» **Stored rows**:
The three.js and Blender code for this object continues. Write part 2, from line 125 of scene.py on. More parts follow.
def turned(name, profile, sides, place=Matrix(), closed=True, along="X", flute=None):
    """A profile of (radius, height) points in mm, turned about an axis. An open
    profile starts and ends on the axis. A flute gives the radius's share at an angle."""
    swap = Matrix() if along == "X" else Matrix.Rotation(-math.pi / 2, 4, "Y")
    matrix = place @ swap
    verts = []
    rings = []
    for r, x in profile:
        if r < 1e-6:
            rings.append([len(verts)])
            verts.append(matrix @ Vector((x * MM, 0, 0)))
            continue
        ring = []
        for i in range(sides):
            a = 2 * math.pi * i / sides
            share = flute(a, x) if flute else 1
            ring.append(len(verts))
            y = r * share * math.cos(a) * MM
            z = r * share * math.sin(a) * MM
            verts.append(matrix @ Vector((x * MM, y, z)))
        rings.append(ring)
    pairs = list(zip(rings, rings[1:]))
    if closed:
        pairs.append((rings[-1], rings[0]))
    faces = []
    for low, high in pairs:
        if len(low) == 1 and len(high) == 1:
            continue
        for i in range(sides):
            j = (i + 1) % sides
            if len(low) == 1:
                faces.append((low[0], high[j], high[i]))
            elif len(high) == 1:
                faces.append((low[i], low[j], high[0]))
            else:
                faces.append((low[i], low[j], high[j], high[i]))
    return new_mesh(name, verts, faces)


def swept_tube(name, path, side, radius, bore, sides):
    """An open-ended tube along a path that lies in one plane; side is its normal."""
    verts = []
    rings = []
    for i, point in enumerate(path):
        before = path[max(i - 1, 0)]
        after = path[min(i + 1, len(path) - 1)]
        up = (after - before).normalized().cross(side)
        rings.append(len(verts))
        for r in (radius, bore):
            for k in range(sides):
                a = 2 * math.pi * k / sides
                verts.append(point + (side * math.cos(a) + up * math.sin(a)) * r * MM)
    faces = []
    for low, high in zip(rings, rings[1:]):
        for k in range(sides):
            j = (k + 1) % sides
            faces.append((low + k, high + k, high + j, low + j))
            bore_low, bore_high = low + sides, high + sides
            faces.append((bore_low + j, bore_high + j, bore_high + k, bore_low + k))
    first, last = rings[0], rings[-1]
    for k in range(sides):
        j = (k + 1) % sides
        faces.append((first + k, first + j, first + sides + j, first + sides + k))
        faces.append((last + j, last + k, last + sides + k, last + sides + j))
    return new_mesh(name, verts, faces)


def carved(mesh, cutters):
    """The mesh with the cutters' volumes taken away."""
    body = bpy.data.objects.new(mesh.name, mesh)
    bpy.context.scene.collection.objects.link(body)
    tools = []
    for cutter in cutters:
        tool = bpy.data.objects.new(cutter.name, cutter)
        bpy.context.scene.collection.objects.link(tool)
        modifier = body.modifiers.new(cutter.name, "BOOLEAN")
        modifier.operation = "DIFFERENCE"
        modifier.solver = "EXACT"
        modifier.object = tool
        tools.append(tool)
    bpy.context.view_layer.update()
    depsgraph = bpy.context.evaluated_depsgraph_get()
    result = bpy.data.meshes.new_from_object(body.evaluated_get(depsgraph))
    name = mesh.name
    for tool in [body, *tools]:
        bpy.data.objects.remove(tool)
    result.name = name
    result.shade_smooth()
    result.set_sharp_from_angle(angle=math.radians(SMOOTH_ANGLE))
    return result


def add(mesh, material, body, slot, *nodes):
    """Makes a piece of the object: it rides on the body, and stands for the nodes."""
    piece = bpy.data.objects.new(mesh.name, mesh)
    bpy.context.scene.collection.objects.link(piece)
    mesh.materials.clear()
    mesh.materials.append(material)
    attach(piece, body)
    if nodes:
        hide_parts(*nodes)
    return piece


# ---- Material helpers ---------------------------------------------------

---

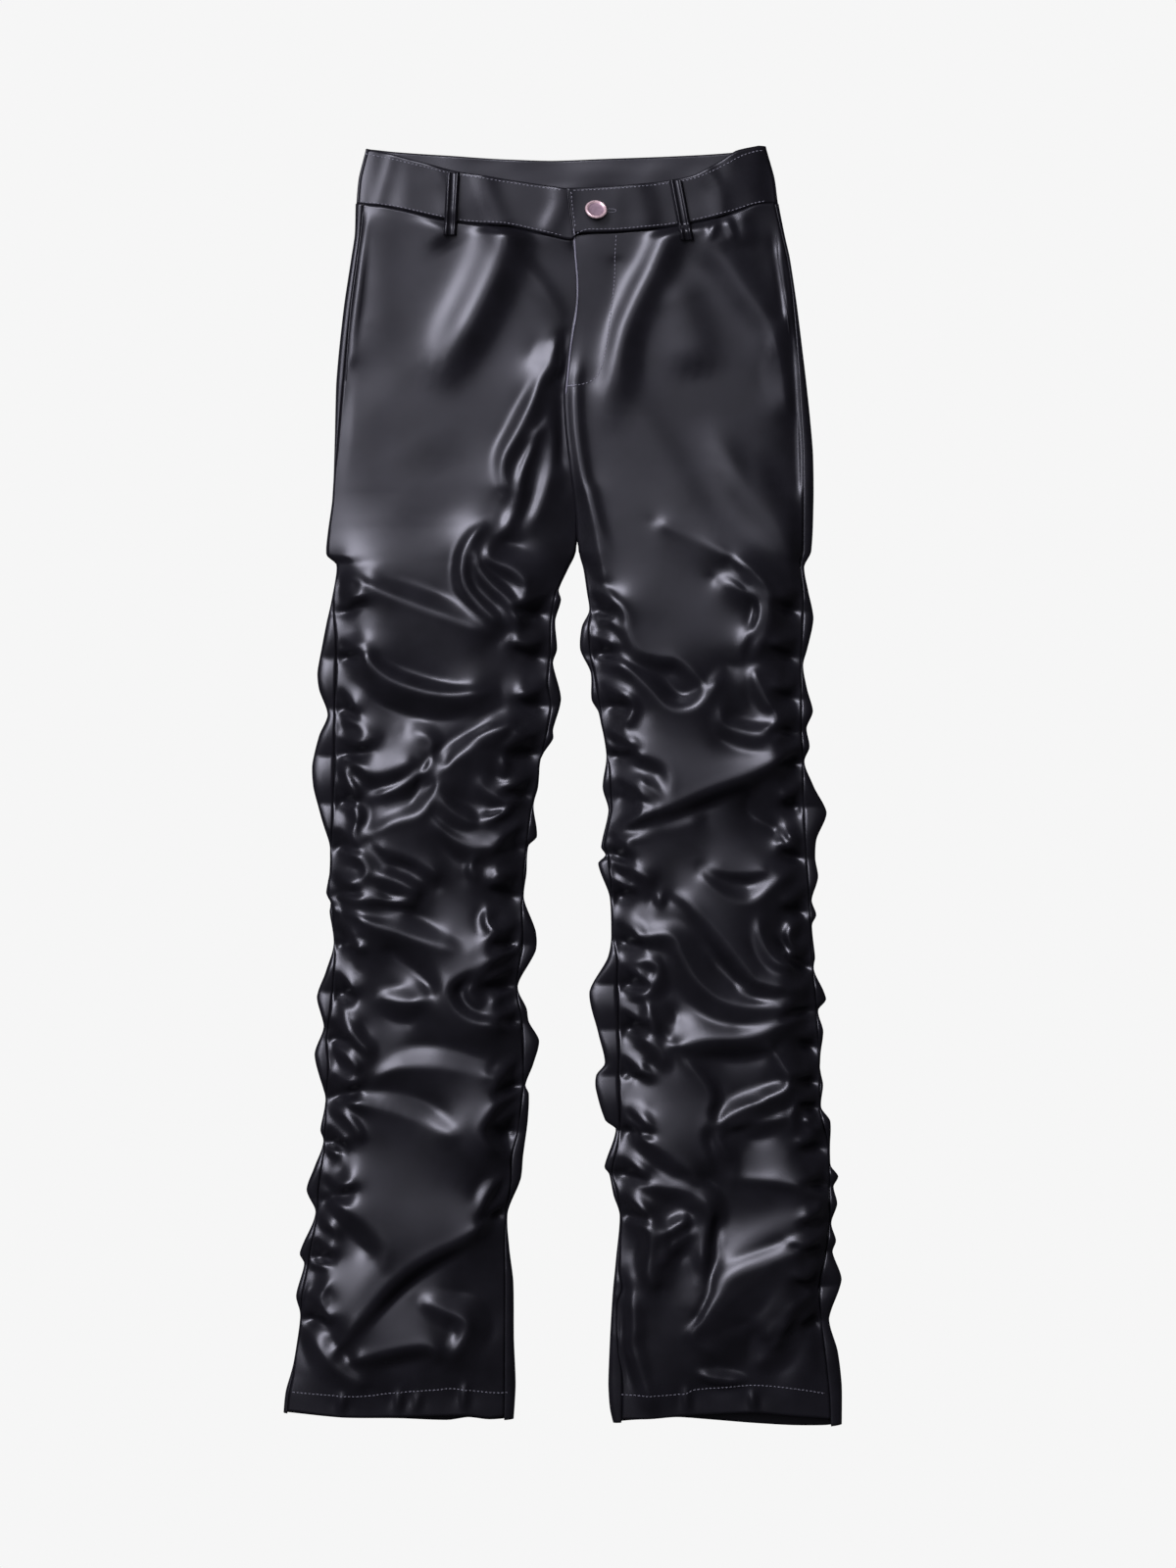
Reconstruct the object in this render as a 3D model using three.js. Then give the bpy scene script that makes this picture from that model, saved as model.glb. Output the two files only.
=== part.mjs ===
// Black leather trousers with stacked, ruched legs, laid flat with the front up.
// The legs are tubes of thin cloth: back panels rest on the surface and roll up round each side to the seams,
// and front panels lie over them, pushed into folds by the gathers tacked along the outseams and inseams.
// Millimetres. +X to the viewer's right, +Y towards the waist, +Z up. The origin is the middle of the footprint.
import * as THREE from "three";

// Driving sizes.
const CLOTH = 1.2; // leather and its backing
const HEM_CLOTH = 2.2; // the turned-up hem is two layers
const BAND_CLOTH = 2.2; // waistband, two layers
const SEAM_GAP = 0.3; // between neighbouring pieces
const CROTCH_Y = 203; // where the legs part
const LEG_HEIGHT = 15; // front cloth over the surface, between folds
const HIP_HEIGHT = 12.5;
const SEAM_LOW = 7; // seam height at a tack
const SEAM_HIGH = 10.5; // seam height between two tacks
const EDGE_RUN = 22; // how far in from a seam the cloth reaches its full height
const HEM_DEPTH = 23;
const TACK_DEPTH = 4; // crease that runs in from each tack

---

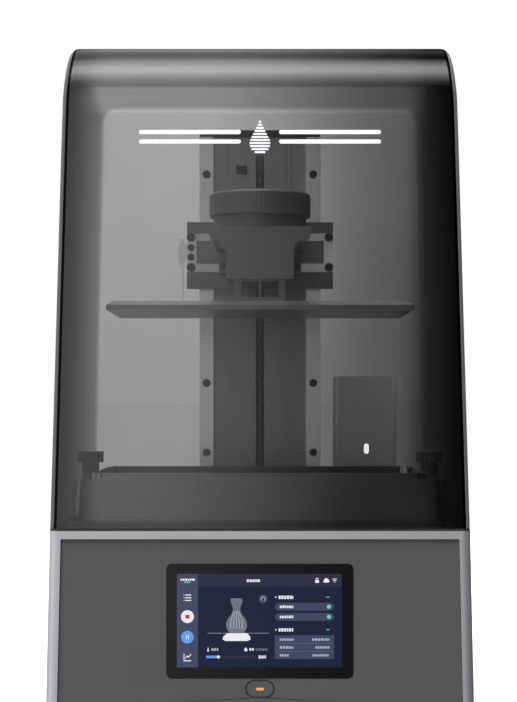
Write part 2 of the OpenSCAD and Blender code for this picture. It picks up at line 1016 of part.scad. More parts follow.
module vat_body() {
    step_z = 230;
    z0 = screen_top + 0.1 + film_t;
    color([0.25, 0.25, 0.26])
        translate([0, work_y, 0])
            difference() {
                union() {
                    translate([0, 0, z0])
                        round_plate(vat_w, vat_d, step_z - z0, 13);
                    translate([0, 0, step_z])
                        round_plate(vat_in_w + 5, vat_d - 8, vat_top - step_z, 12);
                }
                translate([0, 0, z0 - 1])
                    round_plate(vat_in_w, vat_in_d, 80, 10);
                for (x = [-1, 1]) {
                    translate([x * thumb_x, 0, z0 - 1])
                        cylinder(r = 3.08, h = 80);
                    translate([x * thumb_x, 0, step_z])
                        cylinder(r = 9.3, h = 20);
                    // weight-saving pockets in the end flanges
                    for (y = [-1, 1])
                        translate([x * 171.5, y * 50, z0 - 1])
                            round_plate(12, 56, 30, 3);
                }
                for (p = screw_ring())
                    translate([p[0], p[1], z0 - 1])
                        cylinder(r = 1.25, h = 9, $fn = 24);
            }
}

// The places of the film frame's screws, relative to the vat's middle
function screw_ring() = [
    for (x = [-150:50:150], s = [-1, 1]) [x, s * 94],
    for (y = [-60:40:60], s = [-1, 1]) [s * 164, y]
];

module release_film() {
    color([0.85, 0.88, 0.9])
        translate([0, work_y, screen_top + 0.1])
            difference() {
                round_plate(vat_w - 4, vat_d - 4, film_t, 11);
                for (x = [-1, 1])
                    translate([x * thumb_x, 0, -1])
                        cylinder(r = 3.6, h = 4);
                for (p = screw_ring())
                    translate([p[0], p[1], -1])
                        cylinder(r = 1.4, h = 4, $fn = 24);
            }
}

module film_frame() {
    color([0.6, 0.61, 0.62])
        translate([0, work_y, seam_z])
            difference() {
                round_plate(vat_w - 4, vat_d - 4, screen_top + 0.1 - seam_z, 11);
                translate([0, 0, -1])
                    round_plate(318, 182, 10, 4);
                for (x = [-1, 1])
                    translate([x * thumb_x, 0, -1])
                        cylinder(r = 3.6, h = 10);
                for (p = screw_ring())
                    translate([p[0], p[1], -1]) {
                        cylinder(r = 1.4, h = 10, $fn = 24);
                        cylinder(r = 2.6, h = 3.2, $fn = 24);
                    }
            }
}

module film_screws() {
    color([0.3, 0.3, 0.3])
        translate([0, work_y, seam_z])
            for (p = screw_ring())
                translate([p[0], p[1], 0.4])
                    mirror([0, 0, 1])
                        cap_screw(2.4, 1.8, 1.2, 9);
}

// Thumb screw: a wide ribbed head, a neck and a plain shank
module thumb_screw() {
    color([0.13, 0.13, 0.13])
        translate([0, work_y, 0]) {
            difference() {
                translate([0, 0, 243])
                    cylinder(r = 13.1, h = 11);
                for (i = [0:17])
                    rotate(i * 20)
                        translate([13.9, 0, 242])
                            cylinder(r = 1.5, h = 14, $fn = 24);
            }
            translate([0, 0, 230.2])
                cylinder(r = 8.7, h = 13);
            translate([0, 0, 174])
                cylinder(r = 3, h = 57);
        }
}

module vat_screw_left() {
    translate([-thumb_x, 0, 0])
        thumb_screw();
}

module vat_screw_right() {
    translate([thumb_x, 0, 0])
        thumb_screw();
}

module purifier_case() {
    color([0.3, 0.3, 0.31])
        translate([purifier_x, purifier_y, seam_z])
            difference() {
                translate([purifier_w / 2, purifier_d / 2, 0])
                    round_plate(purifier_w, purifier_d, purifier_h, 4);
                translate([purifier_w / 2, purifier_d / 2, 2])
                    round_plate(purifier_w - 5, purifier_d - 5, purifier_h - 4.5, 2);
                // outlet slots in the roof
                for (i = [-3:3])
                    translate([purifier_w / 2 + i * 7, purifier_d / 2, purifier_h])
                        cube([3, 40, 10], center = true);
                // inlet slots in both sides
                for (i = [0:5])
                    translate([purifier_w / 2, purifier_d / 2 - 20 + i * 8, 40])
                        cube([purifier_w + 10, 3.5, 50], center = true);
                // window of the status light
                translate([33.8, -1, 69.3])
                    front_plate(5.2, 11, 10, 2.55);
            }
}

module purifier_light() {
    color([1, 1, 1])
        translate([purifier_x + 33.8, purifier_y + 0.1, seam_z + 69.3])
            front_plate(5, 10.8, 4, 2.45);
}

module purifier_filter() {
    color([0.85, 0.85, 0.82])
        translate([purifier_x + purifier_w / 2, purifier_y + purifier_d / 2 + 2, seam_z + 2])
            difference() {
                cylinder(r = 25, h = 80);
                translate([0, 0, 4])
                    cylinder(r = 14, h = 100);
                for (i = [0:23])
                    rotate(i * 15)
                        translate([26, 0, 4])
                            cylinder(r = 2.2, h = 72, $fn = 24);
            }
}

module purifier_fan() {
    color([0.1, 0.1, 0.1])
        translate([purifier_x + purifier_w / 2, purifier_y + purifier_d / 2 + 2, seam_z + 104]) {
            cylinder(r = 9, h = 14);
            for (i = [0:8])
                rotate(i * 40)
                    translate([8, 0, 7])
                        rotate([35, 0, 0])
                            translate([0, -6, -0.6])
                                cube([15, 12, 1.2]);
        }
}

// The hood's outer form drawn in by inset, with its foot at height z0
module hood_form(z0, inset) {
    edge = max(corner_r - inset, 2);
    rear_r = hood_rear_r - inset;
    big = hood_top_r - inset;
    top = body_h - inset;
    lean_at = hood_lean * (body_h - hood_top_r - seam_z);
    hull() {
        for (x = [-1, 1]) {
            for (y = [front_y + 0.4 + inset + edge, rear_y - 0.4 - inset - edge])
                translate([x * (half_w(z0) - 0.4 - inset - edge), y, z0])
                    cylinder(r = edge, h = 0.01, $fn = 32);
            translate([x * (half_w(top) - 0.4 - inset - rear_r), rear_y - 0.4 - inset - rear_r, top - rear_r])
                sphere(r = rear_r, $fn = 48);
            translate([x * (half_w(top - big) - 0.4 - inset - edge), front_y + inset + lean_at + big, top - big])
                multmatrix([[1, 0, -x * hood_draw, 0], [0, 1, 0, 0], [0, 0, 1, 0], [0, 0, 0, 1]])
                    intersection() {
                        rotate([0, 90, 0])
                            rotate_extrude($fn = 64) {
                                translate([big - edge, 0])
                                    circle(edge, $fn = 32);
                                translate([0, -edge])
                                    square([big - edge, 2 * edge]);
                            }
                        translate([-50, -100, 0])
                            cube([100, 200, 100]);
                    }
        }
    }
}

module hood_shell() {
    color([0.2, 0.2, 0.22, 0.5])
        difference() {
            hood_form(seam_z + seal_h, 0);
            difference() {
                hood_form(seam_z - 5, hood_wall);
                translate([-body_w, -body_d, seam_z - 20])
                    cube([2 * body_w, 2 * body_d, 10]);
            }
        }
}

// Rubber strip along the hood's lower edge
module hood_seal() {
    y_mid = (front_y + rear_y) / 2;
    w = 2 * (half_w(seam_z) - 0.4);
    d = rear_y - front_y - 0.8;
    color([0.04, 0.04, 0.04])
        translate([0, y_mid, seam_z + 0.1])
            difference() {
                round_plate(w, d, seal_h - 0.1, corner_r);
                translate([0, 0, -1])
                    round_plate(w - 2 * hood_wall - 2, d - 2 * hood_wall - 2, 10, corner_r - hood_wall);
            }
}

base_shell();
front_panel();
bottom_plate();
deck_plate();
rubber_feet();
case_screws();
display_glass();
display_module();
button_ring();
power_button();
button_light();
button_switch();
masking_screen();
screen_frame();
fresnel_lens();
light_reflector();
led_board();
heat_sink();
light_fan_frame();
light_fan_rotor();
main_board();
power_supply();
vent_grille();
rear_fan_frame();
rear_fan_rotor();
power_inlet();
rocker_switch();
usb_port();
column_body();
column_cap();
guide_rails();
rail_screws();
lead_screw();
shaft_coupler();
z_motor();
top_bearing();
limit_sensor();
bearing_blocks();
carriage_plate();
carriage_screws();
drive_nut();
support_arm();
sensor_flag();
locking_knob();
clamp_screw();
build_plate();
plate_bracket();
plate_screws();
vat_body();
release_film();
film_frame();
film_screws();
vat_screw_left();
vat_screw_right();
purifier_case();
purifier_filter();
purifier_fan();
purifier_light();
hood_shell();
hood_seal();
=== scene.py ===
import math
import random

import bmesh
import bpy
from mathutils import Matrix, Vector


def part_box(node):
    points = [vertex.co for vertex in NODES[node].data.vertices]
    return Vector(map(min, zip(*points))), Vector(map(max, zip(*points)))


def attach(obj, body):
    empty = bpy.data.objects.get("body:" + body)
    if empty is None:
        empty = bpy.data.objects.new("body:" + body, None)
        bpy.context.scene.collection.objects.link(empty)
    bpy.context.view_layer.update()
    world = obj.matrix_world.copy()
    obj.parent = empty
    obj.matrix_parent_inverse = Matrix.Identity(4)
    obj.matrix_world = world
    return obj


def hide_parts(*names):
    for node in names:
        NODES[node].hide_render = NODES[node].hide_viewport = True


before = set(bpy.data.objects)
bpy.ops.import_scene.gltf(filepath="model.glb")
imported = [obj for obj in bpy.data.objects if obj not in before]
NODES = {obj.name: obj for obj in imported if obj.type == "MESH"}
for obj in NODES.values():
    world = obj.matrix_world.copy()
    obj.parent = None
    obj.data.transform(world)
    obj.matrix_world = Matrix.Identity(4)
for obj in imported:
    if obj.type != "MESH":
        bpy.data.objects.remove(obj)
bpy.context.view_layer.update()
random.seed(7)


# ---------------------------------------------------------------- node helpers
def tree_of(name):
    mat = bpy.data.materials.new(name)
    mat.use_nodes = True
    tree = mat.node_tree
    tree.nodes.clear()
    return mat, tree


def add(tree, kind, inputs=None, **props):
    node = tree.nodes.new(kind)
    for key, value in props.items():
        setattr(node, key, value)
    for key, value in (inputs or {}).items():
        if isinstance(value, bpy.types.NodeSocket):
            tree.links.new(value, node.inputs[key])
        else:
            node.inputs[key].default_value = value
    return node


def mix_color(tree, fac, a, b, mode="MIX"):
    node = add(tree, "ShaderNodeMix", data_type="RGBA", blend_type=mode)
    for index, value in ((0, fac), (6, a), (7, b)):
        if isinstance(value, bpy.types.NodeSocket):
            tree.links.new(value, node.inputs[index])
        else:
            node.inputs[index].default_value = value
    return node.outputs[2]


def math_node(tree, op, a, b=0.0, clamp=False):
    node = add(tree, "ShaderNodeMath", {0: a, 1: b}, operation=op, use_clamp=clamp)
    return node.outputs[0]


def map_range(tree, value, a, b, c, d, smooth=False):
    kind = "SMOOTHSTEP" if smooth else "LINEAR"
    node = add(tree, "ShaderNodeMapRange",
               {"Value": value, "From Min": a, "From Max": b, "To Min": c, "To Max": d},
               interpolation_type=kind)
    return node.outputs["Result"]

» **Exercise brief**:
Transcribe the records above exactly, beginning at the line that contains "base_shell();" and ending with the line that contains "in imported if", both included, and nothing else.

» **Result below**:
base_shell();
front_panel();
bottom_plate();
deck_plate();
rubber_feet();
case_screws();
display_glass();
display_module();
button_ring();
power_button();
button_light();
button_switch();
masking_screen();
screen_frame();
fresnel_lens();
light_reflector();
led_board();
heat_sink();
light_fan_frame();
light_fan_rotor();
main_board();
power_supply();
vent_grille();
rear_fan_frame();
rear_fan_rotor();
power_inlet();
rocker_switch();
usb_port();
column_body();
column_cap();
guide_rails();
rail_screws();
lead_screw();
shaft_coupler();
z_motor();
top_bearing();
limit_sensor();
bearing_blocks();
carriage_plate();
carriage_screws();
drive_nut();
support_arm();
sensor_flag();
locking_knob();
clamp_screw();
build_plate();
plate_bracket();
plate_screws();
vat_body();
release_film();
film_frame();
film_screws();
vat_screw_left();
vat_screw_right();
purifier_case();
purifier_filter();
purifier_fan();
purifier_light();
hood_shell();
hood_seal();
=== scene.py ===
import math
import random

import bmesh
import bpy
from mathutils import Matrix, Vector


def part_box(node):
    points = [vertex.co for vertex in NODES[node].data.vertices]
    return Vector(map(min, zip(*points))), Vector(map(max, zip(*points)))


def attach(obj, body):
    empty = bpy.data.objects.get("body:" + body)
    if empty is None:
        empty = bpy.data.objects.new("body:" + body, None)
        bpy.context.scene.collection.objects.link(empty)
    bpy.context.view_layer.update()
    world = obj.matrix_world.copy()
    obj.parent = empty
    obj.matrix_parent_inverse = Matrix.Identity(4)
    obj.matrix_world = world
    return obj


def hide_parts(*names):
    for node in names:
        NODES[node].hide_render = NODES[node].hide_viewport = True


before = set(bpy.data.objects)
bpy.ops.import_scene.gltf(filepath="model.glb")
imported = [obj for obj in bpy.data.objects if obj not in before]
NODES = {obj.name: obj for obj in imported if obj.type == "MESH"}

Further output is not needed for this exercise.